Malcolm Gault-Williams’ “Legendary Surfers: A Definitive History of Surfing’s Culture and Heroes,” provides a wonderful glimpse into the history of these sloughs, especially as it relates to surfing. According to him, Allen “Dempsey” Holder first surfed the Tijuana Sloughs in 1937. For ten years, Dempsey rode the Sloughs on redwood planks before getting an improved surfboard that mirrors the ones we have today. If you’re a surf enthusiast, you’ll want to read Gault-Williams’ account as well as get John Elwell’s Surfing in San Diego.

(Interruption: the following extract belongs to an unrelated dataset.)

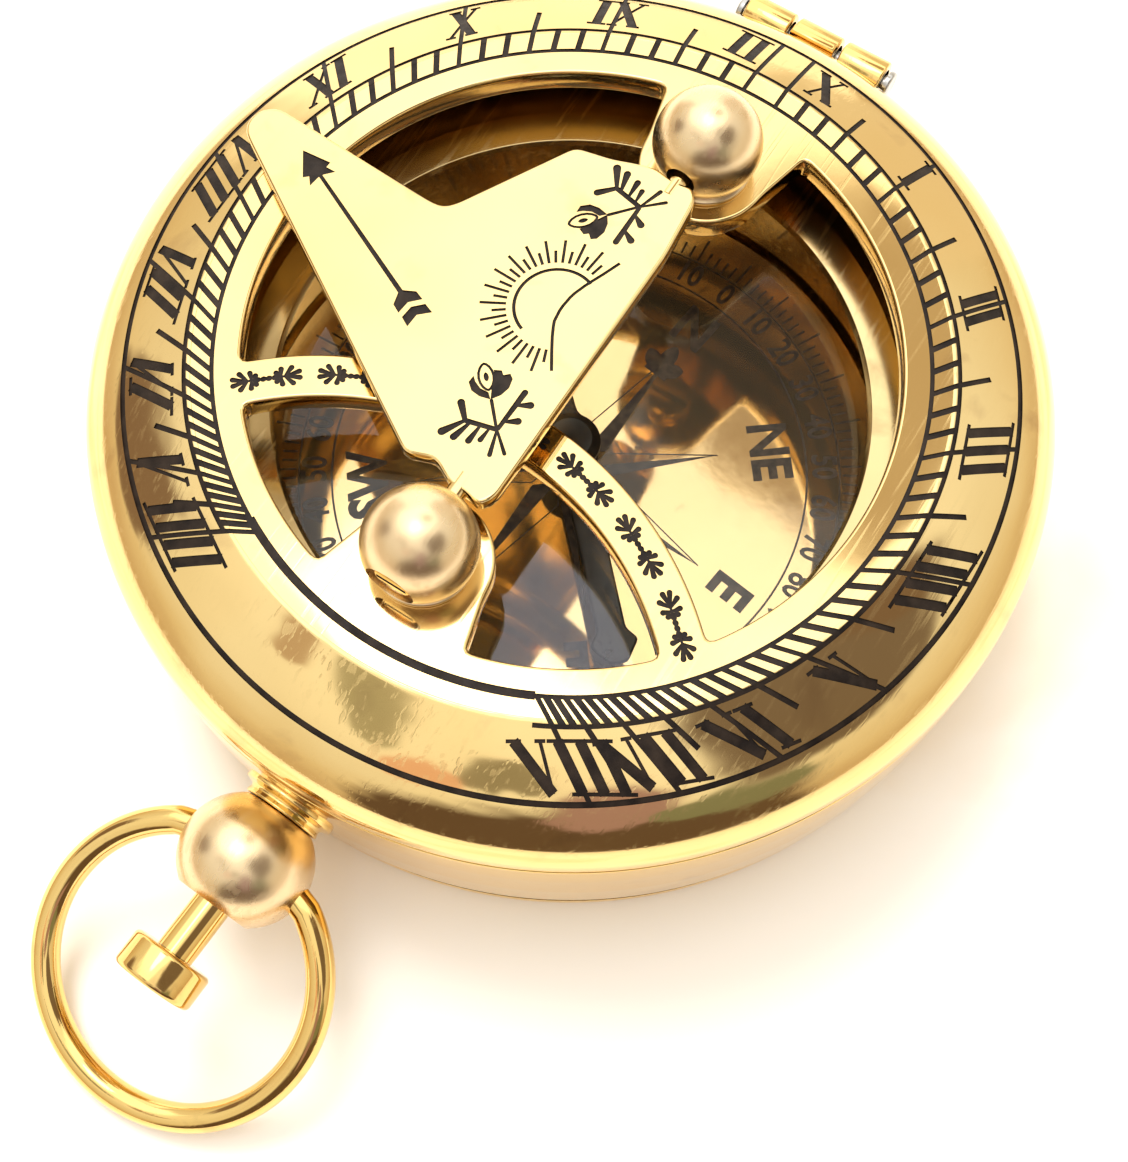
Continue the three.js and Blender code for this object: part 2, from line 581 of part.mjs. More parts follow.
object.add(
  piece('lower_case', lowerCase(), BRASS()),
  piece('compass_dial', dialCard, CARD()),
  piece('compass_wall', compassWall(), BRASS()),
  piece('compass_glass', glassDisc, GLASS()),
  piece('glass_ring', glassRing(), BRASS()),
  piece('needle_pivot', needlePivot(), STEEL()),
  piece('hinge_knuckle_east', knuckle(HINGE_WIDTH / 3, ...CASE_WEB, CASE_RADIUS + 0.03), BRASS()),
  piece('hinge_knuckle_west', knuckle(-HINGE_WIDTH / 3, ...CASE_WEB, CASE_RADIUS + 0.03), BRASS()),
  piece('hinge_pin', hingePin(), STEEL()),
  piece('lift_spring', liftSpring(), STEEL()),
  piece('catch_spring', catchSpring(), STEEL()),
  placeWallScrew(piece('lift_spring_screw', wallScrew(), STEEL()), LIFT_SCREW_BEARING, LIFT_SPRING_Z),
  placeWallScrew(piece('catch_spring_screw', wallScrew(), STEEL()), CATCH_SCREW_BEARING, CATCH_SPRING_Z),
);

object.add(
  piece('sundial_ring', sundialRing(), PALE_BRASS()),
  piece('lid_knuckle', knuckle(0, ...LID_WEB, CASE_RADIUS + 0.02), BRASS()),
  piece('lid_catch_lip', lidCatchLip(), BRASS()),
);

for (const [name, ballY, turn] of [['south', SOUTH_BALL_Y, 0], ['north', NORTH_BALL_Y, Math.PI]]) {
  const post = new THREE.Group();
  post.position.set(0, ballY, DIAL_PLANE_Z + BALL_HEIGHT);
  post.rotation.z = turn;
  const screw = piece(`${name}_post_screw`, postScrew(), BRASS());
  screw.position.z = -BALL_HEIGHT - PLATE;
  post.add(
    piece(`${name}_post`, ballPost(), PALE_BRASS()),
    piece(`${name}_pivot_screw`, pivotScrew(), BRASS()),
    screw,
  );
  object.add(post);
}

const gnomon = piece('gnomon_plate', gnomonPlate(), PALE_BRASS());
gnomon.position.z = DIAL_PLANE_Z + BALL_HEIGHT;
gnomon.rotation.y = -GNOMON_LIE;
object.add(gnomon);

const needle = new THREE.Group();
needle.position.z = NEEDLE_Z;
needle.rotation.z = NEEDLE_BEARING;
needle.add(
  piece('compass_needle', compassNeedle(), BLACKED()),
  piece('needle_hub', needleHub(), BLACKED()),
);
object.add(needle);

const pendant = new THREE.Group();
pendant.position.z = PENDANT_Z;
pendant.rotation.z = PENDANT_BEARING;

const turnedParts = new THREE.Group();
turnedParts.position.y = -PENDANT_REACH;
turnedParts.rotation.x = Math.PI / 2;
turnedParts.add(
  piece('pendant_neck', pendantNeck(), BRASS()),
  piece('pendant_ball', pendantBall(), BRASS()),
  piece('button_spring', buttonSpring(), STEEL()),
  piece('button_stem', buttonStem(), BRASS()),
  piece('button_cap', buttonCap(), BRASS()),
);

const bow = piece('bow_ring', bowRing(), BRASS());
bow.position.y = -PENDANT_REACH;
bow.rotation.x = BOW_HANG;

pendant.add(turnedParts, bow);
object.add(pendant);

export default object;
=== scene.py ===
"""Looks of a brass pocket sundial: an engraved hour ring with a folded gnomon over a compass.

Shapes are worked out in millimetres in the part's own frame and turned into metres when a mesh is
made. +Z is up, +Y is noon and the hinge, -Y the pendant, -X where the folded gnomon points.
Bearings are degrees clockwise from noon as seen from above.
"""
import math

import bmesh
import bpy
import numpy as np
from mathutils import Matrix, Vector
from mathutils.geometry import delaunay_2d_cdt


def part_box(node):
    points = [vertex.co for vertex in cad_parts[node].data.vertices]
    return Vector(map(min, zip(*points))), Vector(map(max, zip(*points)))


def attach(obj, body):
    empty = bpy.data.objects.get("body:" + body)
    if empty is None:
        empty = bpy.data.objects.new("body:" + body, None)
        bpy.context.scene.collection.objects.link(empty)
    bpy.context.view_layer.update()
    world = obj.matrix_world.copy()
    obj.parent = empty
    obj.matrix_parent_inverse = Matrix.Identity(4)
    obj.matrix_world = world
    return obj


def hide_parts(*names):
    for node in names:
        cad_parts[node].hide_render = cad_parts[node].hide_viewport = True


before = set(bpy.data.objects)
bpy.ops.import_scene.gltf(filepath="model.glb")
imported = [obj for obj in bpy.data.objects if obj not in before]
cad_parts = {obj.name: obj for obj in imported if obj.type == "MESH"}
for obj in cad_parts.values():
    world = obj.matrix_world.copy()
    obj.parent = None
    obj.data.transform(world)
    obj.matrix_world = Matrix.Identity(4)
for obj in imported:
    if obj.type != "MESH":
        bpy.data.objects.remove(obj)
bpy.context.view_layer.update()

MM = 0.001
ROUND = 240                     # segments round the large turned pieces
SMALL_ROUND = 72                # and round the small ones


def box_mm(node):
    low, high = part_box(node)
    return low / MM, high / MM


# ---- sizes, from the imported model

RING_LOW, RING_HIGH = box_mm("sundial_ring")
GLASS_LOW, GLASS_HIGH = box_mm("compass_glass")
SLEEVE_LOW, SLEEVE_HIGH = box_mm("compass_wall")
CARD_LOW, CARD_HIGH = box_mm("compass_dial")
POST_LOW, POST_HIGH = box_mm("south_post")
CASE_RADIUS = box_mm("lower_case")[1].x
SEAM_Z = box_mm("lower_case")[1].z
LID_LOW_Z = RING_LOW.z
SEAM_RADIUS = RING_HIGH.x
DIAL_Z = RING_HIGH.z
BALL_RADIUS = (POST_HIGH.x - POST_LOW.x) / 2
BALL_Z = POST_HIGH.z - BALL_RADIUS
CARD_RADIUS = CARD_HIGH.x

PLATE = 1.4                     # thickness of the lid's flat parts
WALL_INNER = 22.7
WINDOW_RADIUS = 16.3            # edge of the lid's opening
BAND_RADIUS = 18.8              # where the flat top ends and the slope begins
BALL_Y = {"north": 12.6, "south": -13.0}
TAB_RADIUS = 3.4
ARCH_CENTRE = (0.0, -22.7)
ARCH_RADIUS = 17.7
ARCH_WIDTH = 2.3
EDGE = 0.16                     # rounding of the sawn edges
ENGRAVED = 0.07                 # depth of the engraving under the brass
TEMPORARY = 9                   # material slot of faces that are left out of the finished mesh
WELD = 0.0006                   # points closer than this are one
SHARP = math.radians(35)        # edges that turn more than this stay crisp
FLAT = 0.999                    # faces whose normals agree this well with a plate's are its flat ones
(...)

There’s also a very old book written by Mary Richards called Sand In My Shoes: Life in the Tijuana Sloughs, 1931-1944.

The Pacific Flyway

Along the estuary you can also enjoy the placards that explain a bit more about the Pacific Flyway. This is where over 370 species of birds migrate during the year. I’ll share a few of my favorite placards, so you can get a small on-line tour:


A Nursery For Baby Fish

The area is protected within Tijuana Slough National Wildlife Refuge and probably the most interesting fact about this estuary is that it provides a kind of nursery for baby fish. Instead of the strong and dangerous ocean, the salt marsh gives fish and birds calm protection as well as food and a place to grow.


Two of the most important birds in this region are the least tern and the light footed clapper rail. The gulls are also a romantic part of the shores. Take a look at these charming placards:


The Least Tern

Every year the smallest tern comes to the beach dunes of Tijuana Slough National Wildlife Refuge to do three very important things–find a mate, make a nest and raise their young. Female California least terns create cereal-bowl sized scrapes in sandy beach dunes along the ocean. In these scrapes sit sand-colored eggs that blend into the surroundings. This camouflage pattern protects the eggs from predators.


Light footed clapper rail

To build their nests, endangered light-footed clapper rails weave the edges of their nest into the tall stems of living cordgrass. When the tide flows in and out of the slough, the nests move up and down like elevators. Tijuana Slough was once a dumping ground for used tires and garbage. Restoration projects within the slough have created more cordgrass habitat. By creating more cordgrass habitat we create potential homes for clapper rails.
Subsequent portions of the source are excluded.